As many as 18 flights a day now arrive to the island from the US, making it the second-largest source of visitors to the island (after Canada), despite the 54 years of hostilities between the two countries.
Unfettered American tourism to Cuba remains illegal because of US trade sanctions. But Barack Obama's administration has lifted restrictions on anyone with relatives on the island, meaning most Cuban Americans can return as often as they wish.
And many do — especially those who have arrived in the US more recently and still maintain close ties to Cuba. Some return once a year to visit relatives, but it has become increasingly common to encounter Cuban migrants returning for things like discount dental care, Santeria (an Afro-Cuban religion) ceremonies and even to invest in start-up businesses and the budding real estate market.
There is one thing these travelers have in common: They do not behave like prototypical political refugees.

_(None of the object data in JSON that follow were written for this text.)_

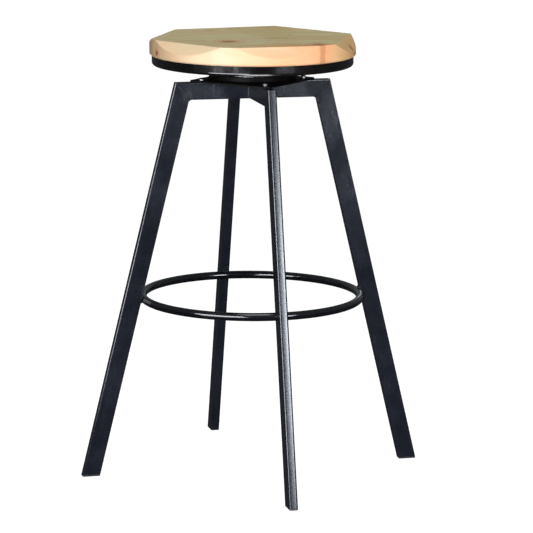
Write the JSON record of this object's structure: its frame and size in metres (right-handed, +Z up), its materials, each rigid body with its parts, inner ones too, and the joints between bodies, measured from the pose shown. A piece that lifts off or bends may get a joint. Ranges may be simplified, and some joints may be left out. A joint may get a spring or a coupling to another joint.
{
  "type": "bar stool with footrest",
  "caption": "Tall backless stool: crossed bent-tube legs with a round foot ring, a ball-bearing swivel, and a round pine seat with faceted upper edges in a black pan.",
  "frame": {"origin": "on the floor, under the swivel axis", "axes": "+Z up along the swivel axis, +X along the full-length top bar to the right leg, -Y towards the front leg"},
  "size_m": [0.5956, 0.5956, 0.75],
  "materials": {
    "frame_paint": "satin black powder coat",
    "ring_paint": "gloss black paint",
    "pan_paint": "gloss black paint",
    "swivel_paint": "black, slightly greasy",
    "plug_plastic": "moulded black plastic",
    "zinc": "bright zinc plate",
    "cage_steel": "plain pressed steel",
    "ball_steel": "polished bearing steel",
    "pine": "clear matt lacquer on knotty pine"
  },
  "bodies": {
    "base": {"top_bar": "frame_paint", "arm_front": "frame_paint", "arm_rear": "frame_paint", "leg_left": "frame_paint", "leg_right": "frame_paint", "leg_front": "frame_paint", "leg_rear": "frame_paint", "foot_ring": "ring_paint", "foot_plug_left": "plug_plastic", "foot_plug_right": "plug_plastic", "foot_plug_front": "plug_plastic", "foot_plug_rear": "plug_plastic", "ring_welds": "frame_paint", "mitre_welds": "frame_paint", "arm_welds": "frame_paint", "swivel_lower_plate": "swivel_paint", "plate_screws": "zinc", "kingpin": "zinc", "pin_spacer": "zinc", "pin_washer": "zinc"},
    "ball_ring": {"ball_cage": "cage_steel", "bearing_balls": "ball_steel"},
    "seat": {"swivel_upper_plate": "swivel_paint", "seat_screws": "zinc", "seat_pan": "pan_paint", "seat_board": "pine"}
  },
  "joints": [
    {"name": "seat_swivel", "type": "hinge", "parent": "base", "child": "seat", "pos_m": [0, 0, 0.69], "axis": [0, 0, 1], "continuous": true},
    {"name": "ball_ring_roll", "type": "hinge", "parent": "base", "child": "ball_ring", "pos_m": [0, 0, 0.69], "axis": [0, 0, 1], "continuous": true}
  ],
  "couplings": [
    {"joint": "ball_ring_roll", "follows": "seat_swivel", "ratio": 0.5}
  ]
}
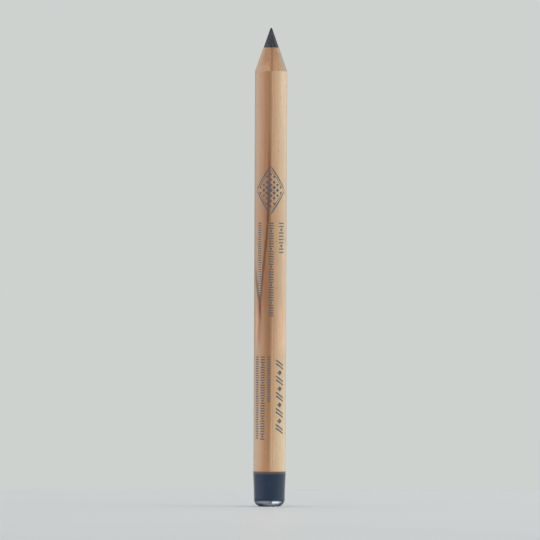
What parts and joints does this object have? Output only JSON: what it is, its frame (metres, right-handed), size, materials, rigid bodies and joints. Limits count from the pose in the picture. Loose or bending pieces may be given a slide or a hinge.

Yet their engagement with the island is viewed by the Obama administration, and many in the Cuban American community, as the kind of people-to-people contact that will change Cuba from the inside by breaking years of isolation and the Castro government's strict ideological controls.
According to Cuba analyst Phil Peters, the problem with Rubio and others' insistence is that most Cubans who arrive do not claim to be political refugees in need of protection from persecution. Such claims are projected upon them.
“Rubio and Ros-Lehtinen are accusing their constituents of being hypocrites, based on a claim that these immigrants have never made,” Peters argued.